How much financial information is required?
Requirements normally include at least three years of statutory accounts, recent management accounts, details of owner adjustments, forecasts and information about customers, contracts, assets and liabilities.
Can you value a business that is not yet ready to sell?
Yes. A valuation completed before the formal sale process can be particularly useful because it gives the owner time to improve earnings, reduce risk and strengthen supporting evidence.
Will personal expenses and owner benefits be considered?
Potential normalisation adjustments may be considered where they are clearly identified, supportable and unlikely to continue under new ownership. Each adjustment must be capable of explanation to a buyer.
Can the review be used for tax, court or shareholder-dispute purposes?
The service is primarily a commercial and transaction-planning assessment. Formal valuations required for tax, litigation, matrimonial, probate, audit or other statutory purposes may require a suitably qualified independent valuation specialist.
Can you help increase the value after the review?
Yes.
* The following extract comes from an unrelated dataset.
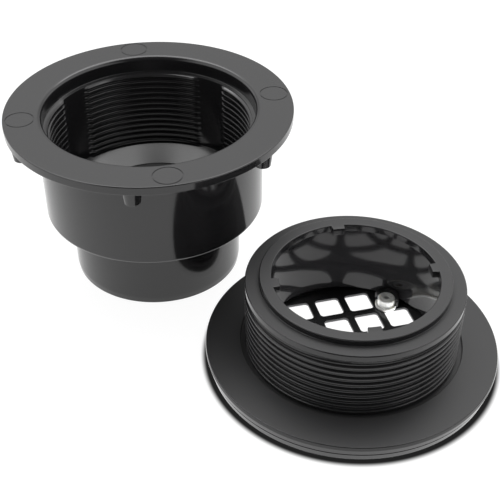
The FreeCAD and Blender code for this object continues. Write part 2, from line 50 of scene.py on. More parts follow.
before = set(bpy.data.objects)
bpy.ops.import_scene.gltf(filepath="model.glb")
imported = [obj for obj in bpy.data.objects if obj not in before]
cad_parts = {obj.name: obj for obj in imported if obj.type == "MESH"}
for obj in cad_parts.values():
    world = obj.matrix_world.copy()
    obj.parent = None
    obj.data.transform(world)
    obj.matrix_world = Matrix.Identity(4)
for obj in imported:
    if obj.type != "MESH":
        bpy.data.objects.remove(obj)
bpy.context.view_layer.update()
BARREL_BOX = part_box("strainer_barrel")
BARREL_AXIS = ((BARREL_BOX[0][0] + BARREL_BOX[1][0]) / 2, (BARREL_BOX[0][1] + BARREL_BOX[1][1]) / 2)

MM = 0.001
TURN_STEPS = 300
ARC_STEP = math.radians(15)
FLAT_BESIDE_ARC = 0.12
JOINT_GAP = 0.00001

# The drain body, in millimetres
BODY_THREAD_ROOT = 51.8
BODY_THREAD_FOOT = 40.2
BODY_THREAD_TOP = 82.8
BODY_THREAD_CREST = 77.7
OUTLET_RADIUS = 39.25
SPIGOT_RADIUS = 44.45
WALL_RADIUS = 57
MOUTH_RADIUS = 53.6
FLANGE_RADIUS = 72.5
FLANGE_FOOT = 86.9
FLANGE_TOP = 91.4
BODY_SECTION = (
    (BODY_THREAD_ROOT, BODY_THREAD_FOOT, 0), (BODY_THREAD_ROOT, 39.6, 0.1), (OUTLET_RADIUS, 32.4, 0.4),
    (OUTLET_RADIUS, 0, 0.4), (44.05, 0, 0.2), (SPIGOT_RADIUS, 3.4, 0.6), (SPIGOT_RADIUS, 32.8, 0.8),
    (WALL_RADIUS, 36, 2), (WALL_RADIUS, FLANGE_FOOT, 0.5), (FLANGE_RADIUS, FLANGE_FOOT, 0.6),
    (FLANGE_RADIUS, FLANGE_TOP, 0.6), (MOUTH_RADIUS, FLANGE_TOP, 2.3), (MOUTH_RADIUS, 83.3, 0.2),
    (BODY_THREAD_ROOT, BODY_THREAD_TOP, 0),
)
PEG_SECTION = ((0, 79.9, 0), (3.9, 79.9, 0.5), (4.85, 87.4, 0), (0, 87.4, 0))
PEG_CIRCLE = 67.1
PEG_ANGLE = math.radians(-92.5)
MARK_SECTION = ((6.75, 91.1, 0), (7.2, 91.1, 0), (7.2, 92, 0), (6.75, 92, 0))
MARK_CIRCLE = 64
MARK_ANGLE = math.radians(12)

# The strainer barrel, in millimetres
BARREL_THREAD_ROOT = 50.05
BARREL_THREAD_FOOT = 9.0
BARREL_THREAD_TOP = 40.7
BARREL_THREAD_CREST = 38.7
COLLAR_RADIUS = 51.45
RING_RADIUS = 44.8
LIP_RADIUS = 39.1
BORE_RADIUS = 45
BARREL_TOP = 48.5
LEDGE_RADIUS = 53.55
SEAT_FLOOR = 1.7
PLATE_SEAT_RADIUS = 54.2
BARREL_SECTION = (
    (BARREL_THREAD_ROOT, BARREL_THREAD_TOP, 0), (COLLAR_RADIUS, 42.375, 0.3), (COLLAR_RADIUS, 45, 0.12),
    (51.05, 45.4, 0.12), (RING_RADIUS, 45.4, 0.2), (RING_RADIUS, BARREL_TOP, 0.5),
    (LIP_RADIUS, BARREL_TOP, 0.5), (LIP_RADIUS, 44.8, 0.2), (BORE_RADIUS, 42.8, 0.6), (BORE_RADIUS, 3.9, 0.4),
    (46.5, SEAT_FLOOR, 0), (PLATE_SEAT_RADIUS, SEAT_FLOOR, 0), (PLATE_SEAT_RADIUS, 0, 0.3), (68.6, 0, 0.3),
    (69.6, 3.6, 0.05), (68.9, 3.9, 0), (69.0, 4.1, 0), (69.85, 4.4, 0.05), (70.6, 7.4, 1), (70.3, 9.2, 0.5),
    (LEDGE_RADIUS, 10.4, 0.15), (LEDGE_RADIUS, BARREL_THREAD_FOOT, 0.1),
    (BARREL_THREAD_ROOT, BARREL_THREAD_FOOT, 0),
)
TAB_SECTION = ((36, 44.8, 0), (40.2, 44.8, 0), (40.2, BARREL_TOP, 0), (36, BARREL_TOP, 0))
TAB_WIDTH = math.radians(9.6)
TAB_ANGLE = math.radians(8.3)
SEAT_SECTION = ((4.6, 3.4, 0), (6.5, 3.4, 0), (6.5, 8.1, 0), (4.6, 8.1, 0))
SCREW_CIRCLE = 38.9
SCREW_ANGLE = math.radians(57)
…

Depending on the findings, support may include exit readiness, governance improvement, management strengthening, financial preparation, finance introductions, data-room preparation, buyer search and business brokerage.
The Business Valuation and Value-Gap Review is provided for commercial planning, exit preparation and transaction-support purposes. It is not an audit, assurance opinion, formal statutory valuation, tax valuation or guarantee of sale price. Legal, tax, accounting, insolvency, investment and regulated financial advice should be obtained from appropriately qualified or authorised professionals. Birmingham Business Broker may work alongside the owner’s existing advisers or introduce suitable specialists where required.